Stan kills at least 160 in Central America, Mexico

Tropical Storm Stan only briefly reached hurricane strength but by Thursday killed at least 160 people as it roared across Mexico and Central America.

Forecasters warn the remnants of Stan can still produce heavy rains and trigger severe flooding and landslides for the next days.

The storm killed at least 79 people in Guatemala, said President Oscar Berger, speaking late on Wednesday at the government’s disaster-prevention office.

Berger said there were also hundreds of people injured and thousands displaced by the heavy rain, which resulted in a ”state of public calamity” in Guatemala.

Officials also blame Stan for the deaths of 62 in El Salvador, 11 in Nicaragua and eight in Mexico, according to figures from rescuers and government officials.

The storm slammed ashore as a hurricane in Mexico’s state of Veracruz early on Tuesday. Stan was downgraded to a tropical depression by the end of the day, but caused major flooding and landslides in southern Mexico and Central America.

In Guatemala, Berger declared a state of emergency, which suspends some constitutional guarantees.

On a visit to the most severely affected areas, Berger said he saw ”serious damage to the road-network infrastructure and electrical energy connections”.

‘Floods everywhere’

In El Salvador, a spokesperson for that country’s Red Cross described the storm as ”is bigger than the rescue capacity”.

”We have floods everywhere, bridges about to collapse, landslides and dozens of roads blocked by mudslides,” the spokesperson said.

Salvadoran President Antonio Saca, who toured affected areas in his small Central American country, warned that heavy rainfall would continue through Thursday, and urged residents in threatened areas to evacuate.

Almost 34 000 Salvadorans have already fled, not only from the threat of mudslides and flash floods, but also from the eruption of the Santa Ana volcano, which on Saturday killed two people.

Dozens of landslides were reported across the country, causing many of the 50 deaths blamed on Stan. The Panamerican highway leading to the capital, San Salvador, was cut off by mudslides, as were several other roads.

”The situation is more than critical,” said Raul Murillo, spokesperson of the National Emergency Commission.

The United States embassy said it was donating $50 000 to aid efforts, while the German government announced it was offering $238 940 in emergency assistance.

Thousands flee in Mexico

In Mexico, more than 100 000 people were forced to flee their homes, and state oil company Pemex had evacuated 270 workers from its offshore platforms before the storm hit land.

In the impoverished, mountainous Mexican state of Chiapas, the pounding rain caused several rivers to overflow their banks, smashing homes near the Guatemalan border, causing bridges to collapse and flooding roads.

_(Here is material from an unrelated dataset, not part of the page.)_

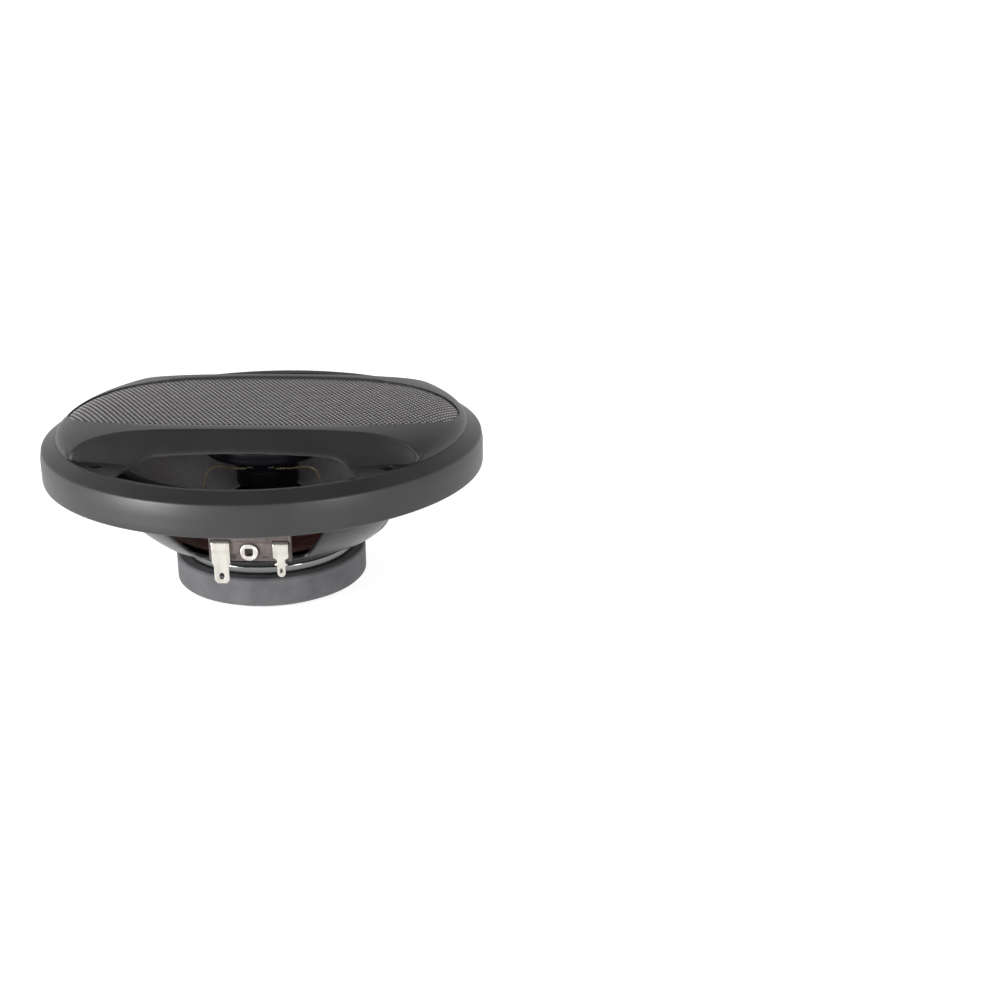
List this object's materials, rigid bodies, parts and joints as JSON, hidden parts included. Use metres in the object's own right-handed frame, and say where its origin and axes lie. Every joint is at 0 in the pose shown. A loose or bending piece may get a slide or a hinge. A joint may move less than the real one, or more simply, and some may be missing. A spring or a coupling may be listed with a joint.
{
  "type": "coaxial car speaker",
  "caption": "Round coaxial car speaker: woofer cone with a tweeter on a central post, ferrite motor, side terminals and a domed lift-off grille with a mesh band.",
  "frame": {"origin": "centre of the flat rear face of the rear plate, which the speaker stands on", "axes": "+Z along the cone axis out of the front, -Y towards the terminals, +X to the right when the terminals face the viewer"},
  "size_m": [0.176, 0.176, 0.0771],
  "materials": {
    "zinc_plate": "bright zinc plating",
    "ferrite": "ground ferrite, satin grey",
    "basket_paint": "semi-gloss black paint",
    "seal_foam": "black foam",
    "phenolic_board": "brown-grey laminate",
    "tinned_brass": "tin plating",
    "former_film": "amber film",
    "copper_wire": "enamelled copper",
    "cone_paper": "dark coated pulp",
    "surround_rubber": "matt black",
    "spider_cloth": "red-brown treated cloth",
    "tweeter_plastic": "near-black, satin",
    "dome_film": "thin film",
    "capacitor_sleeve": "shrink sleeve",
    "lead_braid": "braided tinned wire, beige",
    "moulded_black": "fine-textured black",
    "mesh_paint": "black powder coat"
  },
  "bodies": {
    "frame": {"rear_plate_and_pole": "zinc_plate", "magnet": "ferrite", "top_plate": "zinc_plate", "basket": "basket_paint", "mounting_seal": "seal_foam", "pan_stud_1": "zinc_plate", "pan_stud_2": "zinc_plate", "pan_stud_3": "zinc_plate", "pan_stud_4": "zinc_plate", "terminal_board": "phenolic_board", "terminal_positive": "tinned_brass", "terminal_negative": "tinned_brass", "board_rivet": "tinned_brass", "surround": "surround_rubber", "spider": "spider_cloth", "clamp_ring": "seal_foam", "tweeter_post": "tweeter_plastic", "tweeter_bolt": "zinc_plate", "tweeter_housing": "tweeter_plastic", "tweeter_cup": "zinc_plate", "tweeter_magnet": "ferrite", "tweeter_pole_plate": "zinc_plate", "tweeter_carrier": "tweeter_plastic", "tweeter_dome_roll": "dome_film", "tweeter_face_plate": "tweeter_plastic", "tweeter_capacitor": "capacitor_sleeve", "tweeter_tag_left": "tinned_brass", "tweeter_tag_right": "tinned_brass", "tweeter_lead_left": "lead_braid", "tweeter_lead_right": "lead_braid", "woofer_lead_left": "lead_braid", "woofer_lead_right": "lead_braid"},
    "cone_assembly": {"cone": "cone_paper", "voice_coil_former": "former_film", "voice_coil": "copper_wire"},
    "tweeter_diaphragm": {"tweeter_dome": "dome_film", "tweeter_coil": "copper_wire"},
    "grille": {"grille_frame": "moulded_black", "grille_mesh": "mesh_paint"}
  },
  "joints": [
    {"name": "cone_stroke", "type": "slide", "parent": "frame", "child": "cone_assembly", "axis": [0, 0, 1], "range_m": [-0.004, 0.004], "stiffness_N_per_m": 1800, "deforming": ["surround", "spider", "tweeter_lead_left", "tweeter_lead_right", "woofer_lead_left", "woofer_lead_right"]},
    {"name": "tweeter_dome_stroke", "type": "slide", "parent": "frame", "child": "tweeter_diaphragm", "axis": [0, 0, 1], "range_m": [-0.00025, 0.00025], "stiffness_N_per_m": 500, "deforming": ["tweeter_dome_roll"]},
    {"name": "grille_lift", "type": "slide", "parent": "frame", "child": "grille", "axis": [0, 0, 1], "range_m": [0, 0.045]}
  ]
}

The 2005 Atlantic hurricane season, which runs from June 1 to November 30, has been one of the deadliest and most active on record.

Hurricane Katrina, which slammed ashore on the US Gulf of Mexico coast August 29, ravaged New Orleans and coastal areas of Louisiana, Mississippi and Alabama, killing more than 1 200 people and becoming the deadliest storm to hit the US since 1928.

Stan was the 10th Atlantic hurricane this year. As Stan dumped rain over Mexico and Central America, Tropical Storm Tammy formed in the Atlantic. Tammy was running parallel to Florida’s east coast on Wednesday, just 32km offshore.

According to Weather.com, tropical-storm warnings are in effect from South Carolina to northern Florida.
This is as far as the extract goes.